2. Quinn’s entire character arc
Quinn has represented the worst of the mental effects of working for an intelligence agency. Year after year he’s become more hollowed-out and depressed. He is the cautionary tale that Carrie is herself trying to avoid by trying to get out the game. This season opened with Quinn’s bitter speech about his experience leading special forces in Syria, then showed him killing whatever name was put in a dropbox, and later we saw him trying desperately to commit suicide after sustaining his wounds that required hospitalization. It’s an arc that was made all the more clear by …
3. Quinn’s letter to Carrie
Quinn wants to die: “This death, this end of me is exactly what should’ve happened. I wanted the darkness.” Carrie’s euthanasia fulfills what he’s been seeking. Quinn dying completes a very clear and tragic character arc and also serves a purpose in Carrie’s story line as well. So how can the show go back on that, resurrect a walking-dead character that doesn’t even want to be among the living?
4. That surge of sunlight behind Carrie
As the letter stated: “Just think of me as a light on the heavens. A beacon. Steering you clear of the rocks.” And then sunlight bathes Carrie, making the metaphor to death pretty clear.
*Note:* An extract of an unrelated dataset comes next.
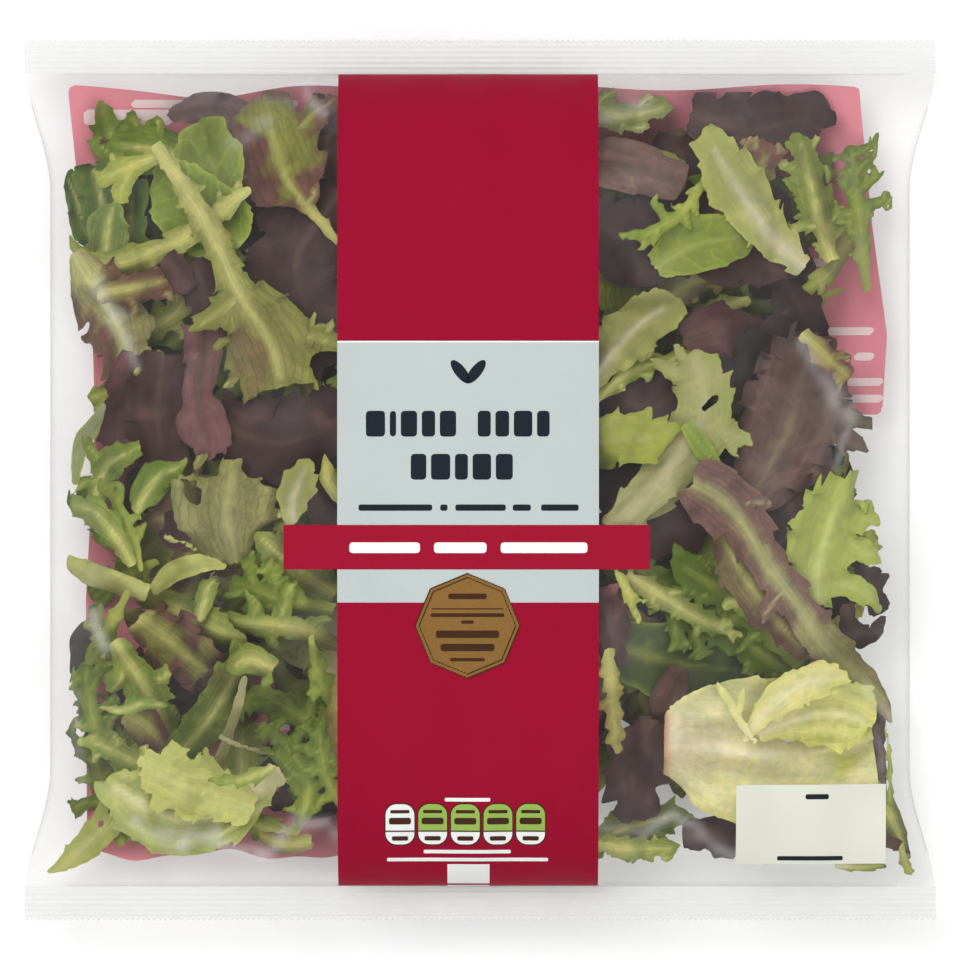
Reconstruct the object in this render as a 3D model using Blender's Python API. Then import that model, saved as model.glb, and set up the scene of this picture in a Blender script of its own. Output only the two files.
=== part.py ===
"""A sealed pillow bag of mixed salad leaves, lying on its back.

The bag is one tube of clear film. Its ends are closed by flat ribbed seals with zigzag-cut edges, and the
film's own join is a fin seal folded flat along the middle of the back. The shut bag is modelled as one solid.

Frame: metres, +Z up, +X across the bag, +Y along it from the bottom seal to the top seal. The origin is
on the surface that the bag lies on, under its centre.
"""

import math

import bmesh
import bpy

# The flat tube and its end seals
BAG_WIDTH = 0.250
BAG_LENGTH = 0.242
SEAL_DEPTH = 0.0095
SEAL_THICKNESS = 0.0010
SEAL_HEIGHT = 0.0200  # of the seals' mid plane above the surface below

# The filled bag: how far its sides pull in, and how far its front and back stand off the seals' plane
SIDE_PULL_IN = 0.0071
PULL_IN_FROM = 0.006  # distances from the bag's end between which the sides pull in
PULL_IN_TO = 0.042
FRONT_RISE = 0.0290
BACK_DROP = 0.0245  # before the surface below flattens it
SWELL_LENGTH = 0.058  # distance from a seal over which the bag swells to its full depth
SWELL_STEEPNESS = 2.4
CROWN = 0.10  # share of the depth that is gained between the full swell and the middle
SECTION_POWER = 2.5  # 2 is an ellipse, and more is a flatter face with rounder edges
CONTACT_BLEND = 0.0020  # height over which the back curves into the flat that it rests on

# Soft gathers that run out of each seal into the faces
GATHER_HEIGHT = 0.0011
GATHER_PITCH = 0.0235
GATHER_REACH = 0.016

# The ribs pressed into the seals, and the teeth of their cut edges
RIB_COUNT = 6
RIB_PITCH = 0.00145
RIB_HEIGHT = 0.00030
RIB_PROFILE = ((0.0, 0), (0.3, 1), (0.6, 0))  # shares of the pitch, and of the height there
FIRST_RIB = 0.0004  # from the seal's inner edge
TEETH = 165
TOOTH_DEPTH = 0.0007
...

5. Quinn’s endurance must have limits
Midway through the season, Quinn became almost Terminator-esque in surviving one injury after another, then was horrifically given Sarin gas. When he was still alive in that sealed chamber saturated with Sarin for hours it was a huge leap despite the atropine. And there was that potentially fatal effort to prematurely wake him so Carrie and Saul could interrogate him, which felt like it should have killed him once again.
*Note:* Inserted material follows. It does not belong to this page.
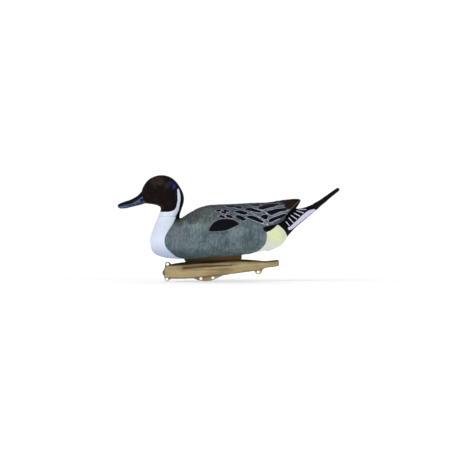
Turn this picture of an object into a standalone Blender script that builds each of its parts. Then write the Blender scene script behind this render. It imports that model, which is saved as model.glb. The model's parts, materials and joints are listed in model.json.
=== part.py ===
"""A floating duck decoy, a pintail drake, built as it comes apart on a bench.

A blow-moulded body shell floats on a hollow keel filled with ballast sand. The head is its own moulding,
held in the body's neck collar by a snap ring, so it turns. The long tail feathers are a soft insert that
pulls out of a socket. The keel hangs on two screws in moulded bosses.

The frame: +Z up, the bill towards -X, the origin on the waterline under the middle of the back.
Tables and sizes are in millimetres, and MM turns them into the scene's metres.
"""

import math

import bmesh
import bpy
import numpy as np
from mathutils import Matrix, Vector

MM = 0.001

# Driving dimensions
WALL = 1.8  # blow-moulded wall
GAP = 0.3  # clearance between pieces
AROUND = 20  # points around a moulding's section
NECK_X = -94.5  # the neck's turning axis
SEAM_Z = 64.5  # height of the collar's rim
COLLAR_R = 22.0
COLLAR_BORE_R = 15.5
COLLAR_THICK = 3.0
PAD_X = (-62.5, 54.3)  # the keel pad under the belly
PAD_HALF_WIDTH = 10.0
PAD_MID_Z = -25.0
PAD_SLOPE = 0.052  # the pad's underside rises towards the tail
SCREW_X = (-54.0, 33.0)
SCREW_R = 2.0
BOSS_R = 6.0
BOSS_HEIGHT = 17.0
SEAT_DEPTH = 12.0  # from the pad down to the screw head's seat in the keel
COUNTERBORE_R = 4.6
LINE_EYE_R = 3.0
WEB_HALF_THICK = 1.7
TAIL_JOINT = (202.5, 84.0)  # middle of the tail insert's joint face
TAIL_RISE = math.radians(30)
TAIL_PLUG_R = 3.6
TAIL_PLUG_LENGTH = 15.0
EYE_AT = (-120.5, 123.0)
EYE_R = 4.2
VENT_X = 110.0
VENT_R = 4.0
FILL_AT = (130.0, -31.2)  # middle of the fill hole, in the end face of the keel's tail
FILL_R = 3.6
SAND_TOP_Z = -41.0  # enough sand for the decoy to float at the frame's zero height

# The hull, along X: place, top, bottom, half width, height of the widest point
HULL = [
    (-132.6, 19.0, 13.5, 3.0, 16.3),
    (-130.4, 28.0, -1.5, 16.0, 15.5),
    (-126.0, 34.0, -9.2, 25.5, 15.0),
    (-119.0, 39.0, -14.4, 35.5, 15.0),
    (-108.0, 45.0, -18.5, 46.0, 16.0),
    (-92.0, 52.0, -21.2, 56.5, 18.0),
    (-72.0, 60.0, -22.2, 65.5, 20.0),
    (-51.0, 72.8, -21.6, 71.0, 22.0),
    (-31.0, 83.0, -20.2, 74.0, 24.0),
    (-10.0, 88.2, -18.6, 75.5, 25.0),
    (20.0, 89.2, -16.3, 75.0, 26.0),
    (51.0, 90.0, -13.8, 70.5, 27.0),
    (72.0, 88.5, -11.1, 64.5, 28.0),
    (96.0, 84.0, -6.2, 55.5, 29.0),
    (117.0, 76.5, -2.9, 46.0, 31.0),
    (135.0, 66.0, 6.2, 34.0, 34.0),
    (145.0, 56.0, 17.5, 24.0, 37.0),
    (150.0, 47.0, 27.0, 14.0, 38.0),
]
HULL_FULLNESS = (2.15, 2.5)  # superellipse powers of the section above and below its widest point

# The breast and neck, up Z: place, front, back, half width, widest place
BREAST = [
    (-13.0, -119.0, -70.0, 30.0, -92.0),
    (-8.0, -126.2, -62.0, 39.0, -92.0),
    (-2.0, -130.0, -55.0, 46.0, -90.0),
    (6.0, -131.9, -48.0, 51.0, -88.0),
    (16.4, -132.7, -46.0, 52.5, -88.0),
    (27.0, -130.9, -49.0, 49.0, -88.0),
    (37.0, -127.8, -55.0, 42.0, -90.0),
    (47.0, -124.1, -62.0, 33.5, -92.0),
    (56.0, -120.2, -70.0, 26.0, -94.0),
    (61.0, -117.9, -72.2, 23.0, -94.5),
    (64.5, -116.5, -72.5, 22.0, -94.5),
]

# The head and upper neck, up Z, as the breast
HEAD = [
    (64.8, -116.5, -72.5, 22.0, -94.5),
    (70.0, -114.3, -71.8, 21.4, -93.0),
    (76.0, -111.9, -69.8, 20.4, -92.0),
    (81.0, -111.3, -68.2, 20.0, -93.0),
    (84.5, -113.0, -66.9, 20.0, -95.0),
    (87.5, -119.0, -65.8, 20.2, -100.0),
    (89.6, -128.0, -65.2, 20.4, -104.0),
    (91.3, -138.5, -64.8, 20.6, -106.0),
    (96.5, -145.6, -63.8, 21.0, -107.0),
    (102.5, -148.8, -63.6, 21.4, -108.0),
    (110.5, -150.4, -65.0, 21.6, -109.0),
    (118.0, -149.7, -67.9, 21.4, -109.0),
    (125.0, -147.2, -71.8, 20.6, -109.0),
    (132.2, -143.1, -76.5, 18.8, -109.0),
    (137.4, -139.0, -81.0, 16.6, -109.0),
    (142.5, -132.8, -86.9, 13.2, -110.0),
    (146.6, -124.4, -94.3, 8.8, -110.0),
    (149.2, -115.5, -103.8, 3.6, -110.0),
]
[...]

Homeland takes liberties with believability all the time, but at a certain point a show needs to pull the trigger, so to speak. If Quinn’s eyes suddenly snapped open it would be an epic eye-rolling fake-out and it would have emotionally invalidated much of what we’ve seen. Alternately, and more likely, Carrie could suddenly change her mind (which is still a bit cheesy) and then the show could pick up six months later and then in, say, the third episode next season, we learn Quinn has come out of his coma and he’s not all that bad after all. Homeland could sell this to fans who desperately want Quinn to return, but would we still respect the show as much — and wouldn’t this finale seem diminished — if it did? This isn’t to advocate for Quinn’s death mind you, but if you take it this far, it’s pretty tough to jump back from the cliff.
Either way, this marked the first season of Homeland that also felt like it could have served as series finale.